Пару недель Сэди и Сэм бурно обменивались идеями, заполняя посещавшими их фантазиями глянцевую поверхность белой маркерной доски, которую Сэм умыкнул из гарвардского Научного центра. Несмотря на хромоту, Сэм слыл знатным ворюгой и изредка, теша свое самолюбие, промышлял мелкими кражами. Заглянув в Научный центр, чтобы попрощаться с Ларссоном, Сэм на обратном пути углядел в коридоре оставленную без присмотра маркерную доску на колесиках, выволок ее из здания и покатил по дорожкам Гарвард-Ярда. Приветственно помахав экскурсионной группке абитуриентов, он вместе с доской миновал Гарвардскую площадь, вывернул на Кеннеди-стрит, зашел в дом и поднялся на лифте до квартиры Маркса. «Наглость для удачливого вора, – поговаривал Сэм, – второе счастье. Морду кирпичом – и вперед». Таким же манером неделю спустя он свистнул из «Коопа», книжного магазинчика в Гарварде, упаковку разноцветных маркеров на водной основе. Быстро сунул их в чудовищный карман чудовищного бушлата – и поминай как звали.
Однако долго, томительно долго, на доске не появлялось ничего выдающегося. Наверное, им попросту не хватало опыта. Впрочем, они были молоды, а привилегия молодости – непоколебимая уверенность в гениальности любого созданного тобой творения. Даже если сотворено оно на коленке в квартире обеспеченного и великодушного соседа. То, что их игра станет нетленной классикой, Сэм не сомневался.
– Надо стремиться к величию. Либо ты создаешь шедевр, либо не тратишь зря время, – вещал он.

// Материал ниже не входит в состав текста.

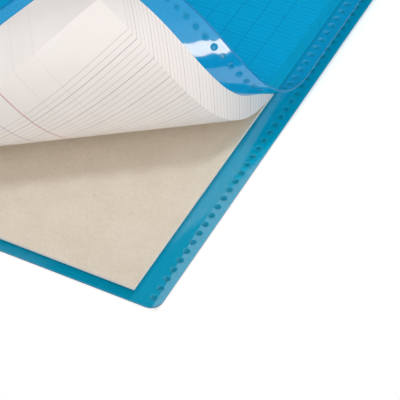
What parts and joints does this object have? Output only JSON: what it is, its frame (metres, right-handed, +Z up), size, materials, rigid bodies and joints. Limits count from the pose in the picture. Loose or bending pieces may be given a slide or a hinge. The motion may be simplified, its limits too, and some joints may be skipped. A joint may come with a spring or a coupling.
{
  "type": "stapled writing pad",
  "caption": "Head-stapled writing pad with ruled leaves, a grey backing board and an overhanging translucent plastic cover, its tail corner rolled up.",
  "frame": {"origin": "middle of the pad's footprint, on the surface that it lies on", "axes": "+Y towards the stapled head, +X towards the pad's right side as it is read, +Z up out of the front cover"},
  "size_m": [0.23, 0.3226, 0.0573],
  "materials": {
    "cover": "translucent blue polypropylene sheet, glossy, embossed with a row of dots along its sides",
    "front_cover": "translucent blue polypropylene sheet, glossy, embossed with a row of dots along its sides",
    "board": "uncoated grey board with fine darker flecks",
    "paper": "uncoated off-white writing paper with fine printed ruling",
    "wire": "bright galvanised staple wire"
  },
  "bodies": {
    "pad_base": {"wraparound_cover": "cover", "backing_board": "board", "stub_block": "paper", "staple_1": "wire", "staple_2": "wire", "staple_3": "wire"},
    "leaves": {"leaf_01": "paper", "leaf_02": "paper", "leaf_03": "paper", "leaf_04": "paper", "leaf_05": "paper", "leaf_06": "paper", "leaf_07": "paper", "leaf_08": "paper", "leaf_09": "paper", "leaf_10": "paper", "leaf_11": "paper", "leaf_12": "paper", "leaf_13": "paper", "leaf_14": "paper", "leaf_15": "paper", "leaf_16": "paper", "leaf_17": "paper", "leaf_18": "paper", "leaf_19": "paper", "leaf_20": "paper", "leaf_21": "paper", "leaf_22": "paper", "leaf_23": "paper", "leaf_24": "paper", "leaf_25": "paper", "leaf_26": "paper", "leaf_27": "paper", "leaf_28": "paper", "leaf_29": "paper", "leaf_30": "paper", "leaf_31": "paper", "leaf_32": "paper", "leaf_33": "paper", "leaf_34": "paper", "leaf_35": "paper", "leaf_36": "paper", "leaf_37": "paper", "leaf_38": "paper", "leaf_39": "paper", "leaf_40": "paper", "leaf_41": "paper", "leaf_42": "paper", "leaf_43": "paper", "leaf_44": "paper", "leaf_45": "paper", "leaf_46": "paper", "leaf_47": "paper", "leaf_48": "paper", "leaf_49": "paper", "leaf_50": "paper"},
    "front_cover": {"front_cover": "front_cover"}
  },
  "joints": [
    {"name": "leaves_turn", "type": "hinge", "parent": "pad_base", "child": "leaves", "pos_m": [0, 0.1398, 0.0094], "axis": [-1, 0, 0], "range_deg": [0, 160]},
    {"name": "front_cover_turn", "type": "hinge", "parent": "pad_base", "child": "front_cover", "pos_m": [0, 0.1398, 0.0094], "axis": [-1, 0, 0], "range_deg": [0, 160]}
  ],
  "couplings": [
    {"joint": "front_cover_turn", "follows": "leaves_turn", "ratio": 1}
  ]
}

Правда, величие Сэму и Сэди представлялось по-разному. Сэм грезил о славе. Сэди – о высоком искусстве.
К маю похищенные Сэмом маркеры засохли и невыносимо скрипели по доске и Сэди объяла тревога. Ей начало казаться, что они упустили все сроки, непоправимо и ужасающе выбились из графика, не придумали ничего достойного внимания и уже никогда не напишут игру.
– Я знаю, мы на верном пути. Решение где-то здесь, – сказал как-то Сэм, глядя на доску, чью белую гладь испещряли их с Сэди мыслимые и немыслимые задумки, переливавшиеся всеми цветами радуги.
– А если нет? – кисло спросила Сэди.
– Тогда мы пойдем другим путем, – весело ухмыльнулся Сэм.
– Не пойму, чему ты радуешься! – вспылила Сэди.
Пока Сэди не находила себе места от беспокойства, Сэм сохранял завидное самообладание. «Самое прекрасное, – убеждал себя он, – что пока все возможно. Абсолютно все». Но Сэм мог позволить себе витать в облаках. Он был очень неплохим художником и вскоре обещал вырасти в приличного программиста и сносного дизайнера, однако – и это следует помнить – он ни разу не писал игр. Сэди же, напротив, уже создала несколько, пусть и дурацких, игр. А значит, именно ей предстояло взвалить на себя тяжкий груз ответственности и заняться программированием, разработкой игрового движка и всем прочим.
Обычно Сэм избегал физических прикосновений (неприятные воспоминания о врачах, долгие годы щупавших и мявших его ногу, до сих пор жгучей болью отзывались в его сердце), и вдруг он обнял Сэди за плечи и, немного запрокинув голову – Сэди была на три сантиметра выше, – посмотрел ей прямо в глаза.
– Сэди, ты понимаешь, зачем мне нужна эта игра?
– Ну разумеется! Чтобы прославиться и сколотить состояние.
– Нет, Сэди, ты все упрощаешь. Я хочу написать игру, чтобы сделать людей счастливыми.